Dataset content:
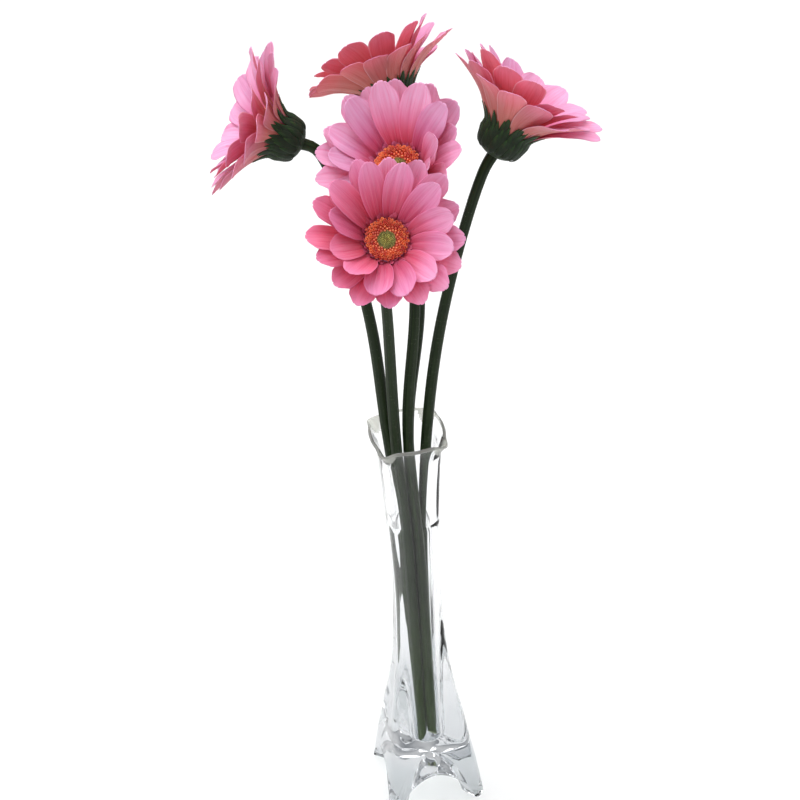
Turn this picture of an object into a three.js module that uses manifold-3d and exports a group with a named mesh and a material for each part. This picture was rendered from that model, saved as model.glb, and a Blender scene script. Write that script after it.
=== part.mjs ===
// Five gerberas standing in a clear glass tower vase that holds some water.
// Millimetres, +Z up. The vase stands on z = 0.
import * as THREE from "three";
import { mergeVertices } from "three/addons/utils/BufferGeometryUtils.js";
import Module from "manifold-3d";

const wasm = await Module();
wasm.setup();

const GAP = 0.3; // clearance between pieces that touch

// Vase
const VASE_HEIGHT = 300;
const VASE_TURN = 10; // degrees about its own axis
const WELL_FLOOR = 42; // solid glass below this
const WATER_LEVEL = 230;
const WATER_INSET = 0.45; // from the wall of the well
const WATER_SIDES = 16;
const WAIST_HEIGHT = 200;
const STEMS_AT_RIM = 305; // height at which the places of the stems at the rim are given
const ARCH_HEIGHT = 25; // the opening between two feet
const ARCH_HALF = 38; // degrees each side of the middle of a face
const VAULT_TOP = 27; // underside of the solid base, at the axis
const QUARTER_STEPS = [-45, -38, -30, -17, 0, 17, 30, 38]; // degrees from a face's middle

// Height, half width of a face, squareness (2 is round)
const VASE_OUTSIDE = [
  [0, 34.2, 8],
  [25, 31, 7],
  [47, 27.5, 6],
  [65, 25, 5],
  [82, 21.8, 4.5],
  [108, 18.3, 3.9],
  [135, 16.6, 3.5],
  [180, 15.4, 3.2],
  [236, 17.1, 3.6],
  [274, 18.9, 3.8],
  [288, 20.7, 3.2],
  [295.5, 23, 2.7],
  [299, 24.6, 2.5],
];
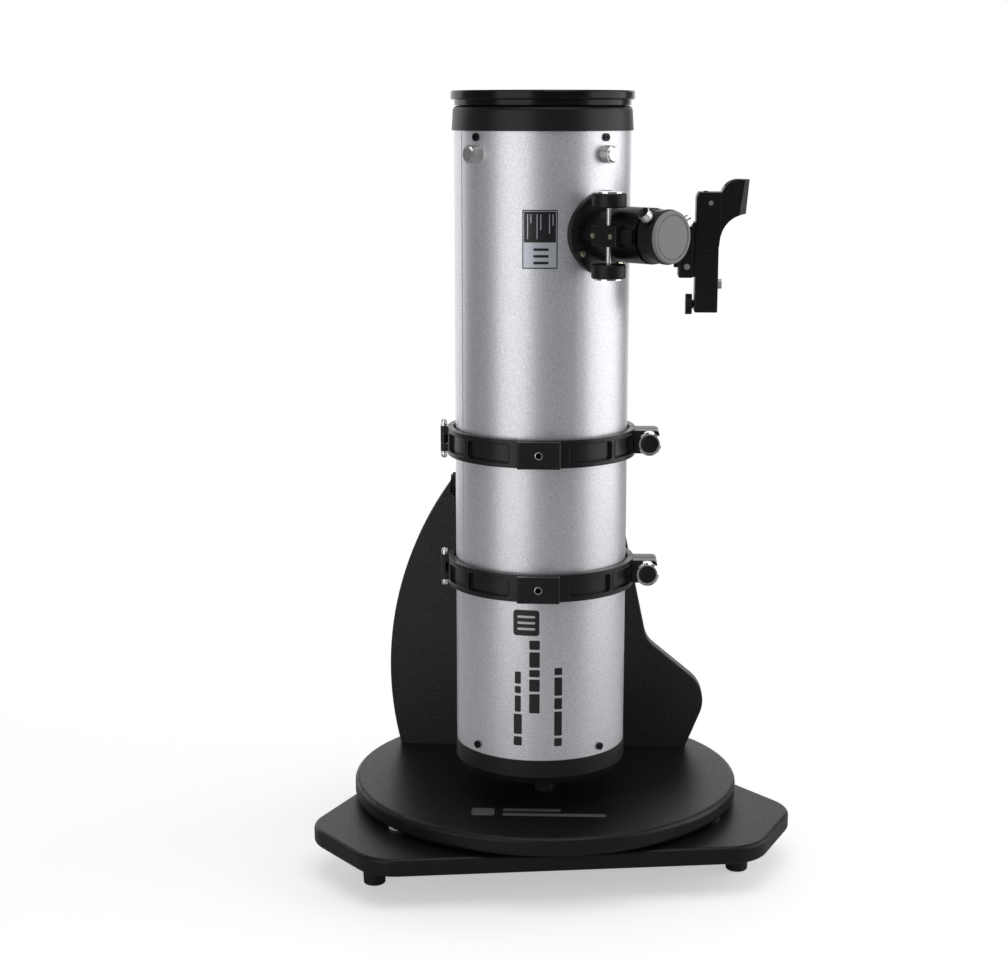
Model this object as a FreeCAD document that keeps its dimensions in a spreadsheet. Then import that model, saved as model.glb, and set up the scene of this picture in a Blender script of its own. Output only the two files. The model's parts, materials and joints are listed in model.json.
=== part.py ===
import FreeCAD, Part
import math
import os

import Sketcher

# Tabletop dobsonian telescope: a 130 mm f/5 Newtonian tube, held in two hinged clamp rings on a
# dovetail, tilting on one side arm that stands on a round turntable over a three-footed board.
# Millimetres. +Z is up, the origin is under the middle of the ground board, on the surface.

doc = FreeCAD.newDocument("dobsonian")
sheet = doc.addObject("Spreadsheet::Sheet", "dims")

DIMENSIONS = [
    # ground board, feet and turntable
    ("azimuth_x", -10.5), ("azimuth_y", -27), ("board_turn", 8.2),
    ("foot_tall", 32.5), ("foot_circle", 207), ("foot_top_radius", 12.8), ("foot_low_radius", 10.6),
    ("board_thick", 18), ("long_apothem", 175), ("short_apothem", 247), ("board_corner", 45),
    ("board_round", 4), ("table_gap", 4), ("table_radius", 194), ("table_round", 4.5),
    ("pad_circle", 177), ("pad_radius", 11), ("pad_clear", 0.2), ("azimuth_bolt_radius", 6),
    # side arm
    ("arm_front", 130), ("arm_thick", 18), ("altitude_rise", 288), ("arm_top_radius", 71),
    ("arm_reach", 162.2), ("arm_belly", 84.5), ("arm_lean", 11.9), ("arm_edge", 1.2),
    ("waist_x", 108.4), ("waist_z", 117.8), ("waist_radius", 27),
    ("heel_x", 176.1), ("heel_z", 62.2), ("heel_radius", 36), ("toe_x", 151),
    # altitude bearing, saddle and dovetail
    ("altitude_z", 233), ("altitude_bolt_radius", 5), ("hub_radius", 38), ("disc_clear", 0.2),
    ("saddle_front", 98), ("saddle_back", 125), ("saddle_half", 37), ("saddle_tall", 78),
    ("bar_tall", 214), ("bar_front", 96.5), ("bar_back", 110), ("bar_narrow", 17), ("bar_wide", 22),
    ("grip_radius", 12), ("grip_end", 94.5), ("grip_y", 105), ("grip_long", 17),
    # optical tube
    ("tube_x", -14.5), ("tube_y", -75), ("tube_base", 127.5),
    ("tube_radius", 82.5), ("tube_wall", 0.8), ("tube_long", 588.5),
    ("lip_radius", 84.7), ("lip_crown", 83.3), ("lip_round", 5), ("lip_top", 611), ("lip_bore", 77.5),
    ("cap_radius", 85.5), ("cap_neck", 82.2), ("cap_low", 616), ("cap_top", 624.5),
    ("cell_radius", 83.2), ("cell_deep", 25), ("mirror_radius", 65), ("mirror_thick", 18),
    ("knob_circle", 56), ("spider_z", 568), ("focus_z", 497.6), ("secondary_radius", 19),
    # clamp rings
    ("ring_low", 157.9), ("ring_pitch", 127), ("ring_tall", 26), ("ring_bore", 84.6), ("ring_radius", 90),
    ("boss_face", 96.5), ("boss_half", 20), ("hinge_x", 93.8), ("barrel_radius", 3.4), ("pin_radius", 1.7),
    ("lug_x", 103.3), ("lug_end", 113), ("lug_deep", 14), ("split_gap", 1), ("clamp_knob_radius", 11.2),
    # focuser, measured outward from the tube's axis
    ("flange_radius", 38.5), ("flange_rise", 4), ("housing_radius", 25), ("housing_end", 143.5),
    ("draw_radius", 20), ("draw_bore", 17.6), ("draw_seat", 5), ("pinion_out", 113.5), ("pinion_side", 26),
    ("pinion_shaft", 2.4), ("focus_knob_radius", 15.5), ("focus_knob_low", 25), ("focus_knob_high", 38.5),
    ("block_low", 97.5), ("block_long", 32), ("block_rise", 5), ("cover_thick", 2),
    ("holder_radius", 24.2), ("holder_start", 145), ("holder_end", 162.8), ("eyepiece_radius", 15.9),
    ("thumbscrew_out", 155), ("end_cap_radius", 23.2), ("end_cap_face", 167), ("end_cap_plug", 4.6),
    # finder, measured from the tube's axis
    ("finder_in", 143.6), ("finder_out", 165.2), ("finder_low", 421), ("finder_high", 532.5),
    ("finder_half", 12), ("finder_root", 166.6), ("hood_out", 192.6), ("hood_low", 492), ("hood_high", 544),
    ("scoop_x", 191.8), ("scoop_z", 487), ("scoop_radius", 25.5), ("shoulder_radius", 16),
]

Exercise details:
Write out, unaltered, the lines from the opening of the listing through the line that includes "const QUARTER_STEPS = [-45, -38, -30, -17, 0, 17, 30, 38];".

Expected answer:
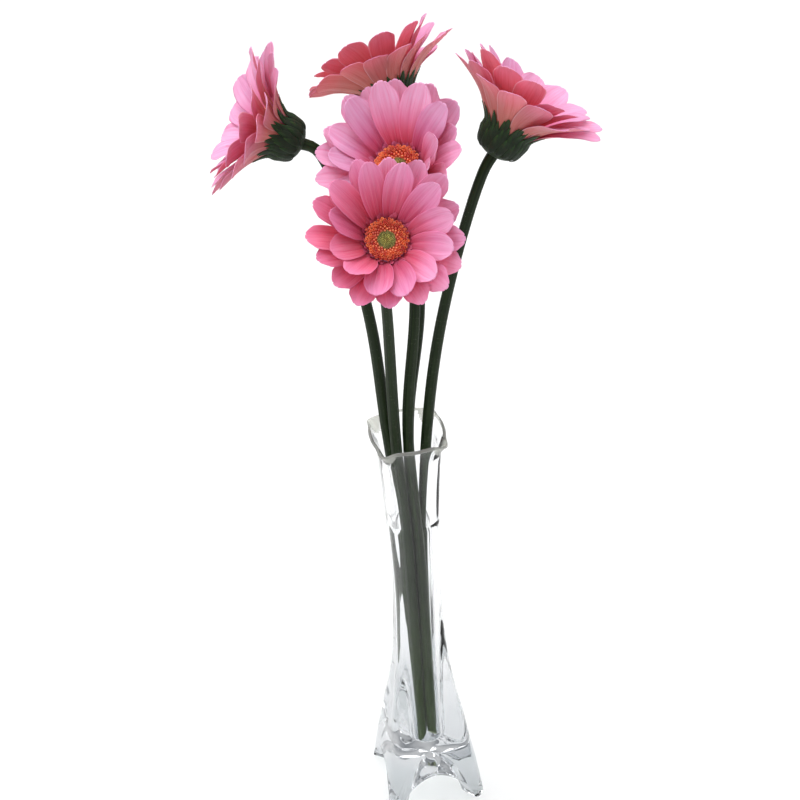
Turn this picture of an object into a three.js module that uses manifold-3d and exports a group with a named mesh and a material for each part. This picture was rendered from that model, saved as model.glb, and a Blender scene script. Write that script after it.
=== part.mjs ===
// Five gerberas standing in a clear glass tower vase that holds some water.
// Millimetres, +Z up. The vase stands on z = 0.
import * as THREE from "three";
import { mergeVertices } from "three/addons/utils/BufferGeometryUtils.js";
import Module from "manifold-3d";

const wasm = await Module();
wasm.setup();

const GAP = 0.3; // clearance between pieces that touch

// Vase
const VASE_HEIGHT = 300;
const VASE_TURN = 10; // degrees about its own axis
const WELL_FLOOR = 42; // solid glass below this
const WATER_LEVEL = 230;
const WATER_INSET = 0.45; // from the wall of the well
const WATER_SIDES = 16;
const WAIST_HEIGHT = 200;
const STEMS_AT_RIM = 305; // height at which the places of the stems at the rim are given
const ARCH_HEIGHT = 25; // the opening between two feet
const ARCH_HALF = 38; // degrees each side of the middle of a face
const VAULT_TOP = 27; // underside of the solid base, at the axis
const QUARTER_STEPS = [-45, -38, -30, -17, 0, 17, 30, 38]; // degrees from a face's middle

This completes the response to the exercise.